Just as disturbing, the man on whom this uninvited effrontery was being committed did not pull his feet away or voice a protest. In fact, he seemed to be more or less enjoying it. It was all too much for the very respectable host.
“If he was really all that holy, he’d pull away.”
But, what if there was a holiness that called not for greater separation but for greater connection?
“If he was really a prophet he would know who that woman is.”
But, what if Jesus not only knows who she is, but also knows that you don’t think he knows? Hmm? Fit that little bit of information into your tidy little box of messianic assumptions.
And now it’s story time. Sadly, there are no puppets. Two people are in debt. And, look, there’s the cruel moneylender. Okay, change that to, there’s the kind-hearted moneylender. One man owes ten times more than other. And, poof, both debts are erased. Now, which of the two will love the moneylender more? Yeah, good job. You aced the quiz.
Now, this is where things start to get out of focus. Lurking in the story is a rebuke. She washed Jesus’ feet, kissed him and anointed him, while Simon had not done any of those things. Simon got it wrong and the unnamed lady got it right. But, take a moment to think about what this must mean.
Simon’s failure was just that he had not gone overboard. Simon did not reject Jesus. He didn’t call Jesus mean names. He even opened his home and offered Jesus a place at his table. And, on top of that, he shared some pretty tasty food. And, all the while, he addressed Jesus respectfully.
So, what did he do wrong? Okay, so he did not go running to the front door, fall down on the floor, and wash Jesus’ feet. He didn’t go running up and give Jesus a big hug and a kiss, as though he were a long lost friend. But, honestly, it’s not like Simon got down and washed everybody else’s feet or greeted all his other guests with big kisses. He had not been rude and just snubbed Jesus, letting him stand there as the only guy in the room with dirty feet. Simon, after all, was a very respectful and courteous fellow.
But ‘respectful’ only gets you so far. Genuine worship, like genuine love, sometimes has to get a little crazy. Extravagant, wild, exuberant and uninhibited abandonment of self-consciousness and respectability are the occasional, but essential, evidences of honest-to-God adoration.
No age group or worship style has a corner on people getting a little crazy from time to time. Roman Catholics, Pentecostals, young evangelicals and the Scots-Irish Primitive Baptists of my youth all can have those moments when people break out of the expected and, driven by some great rush of joy, start acting a little crazy. Houses are sold and the money from it given away. Crazy. A couple moving into retirement announces that they’re going to Russia instead. Crazy. Somebody in a praise service tears off some of their clothes and goes out dancing in the streets — no, wait. That may not count. That’s King David. We can’t get that crazy, can we?

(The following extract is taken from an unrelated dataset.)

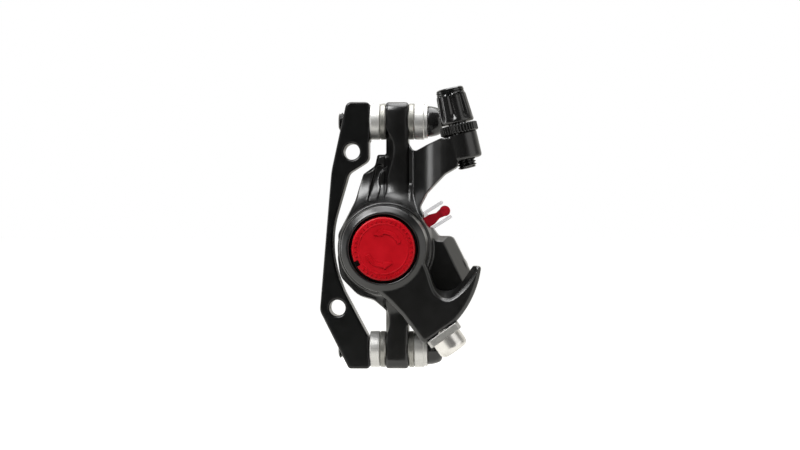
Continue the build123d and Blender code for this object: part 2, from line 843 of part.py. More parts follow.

Most worship ministers (and quite a few lead pastors) are, by gift and curse, control freaks. Planning, planning and then more planning. When the unexpected happens we keep smiling on the outside, but on the inside we’re screaming, “Nooooo!” Good worship is worship like we (prayerfully) planned it. And most people in the congregation come each week operating within the distinct impression that giving Jesus respectful worship in singing, in giving, in listening and in breaking bread is all that any Messiah could ever want.
It’s good. Honestly. The worship we expect this Sunday is not bad worship. But, if you watch Jesus, do you ever notice him glancing around as if he’s looking for something a little crazy? Jesus loves us and smiles at our worship. But, it’s still those crazy woman-at-his-feet moments that make him laugh.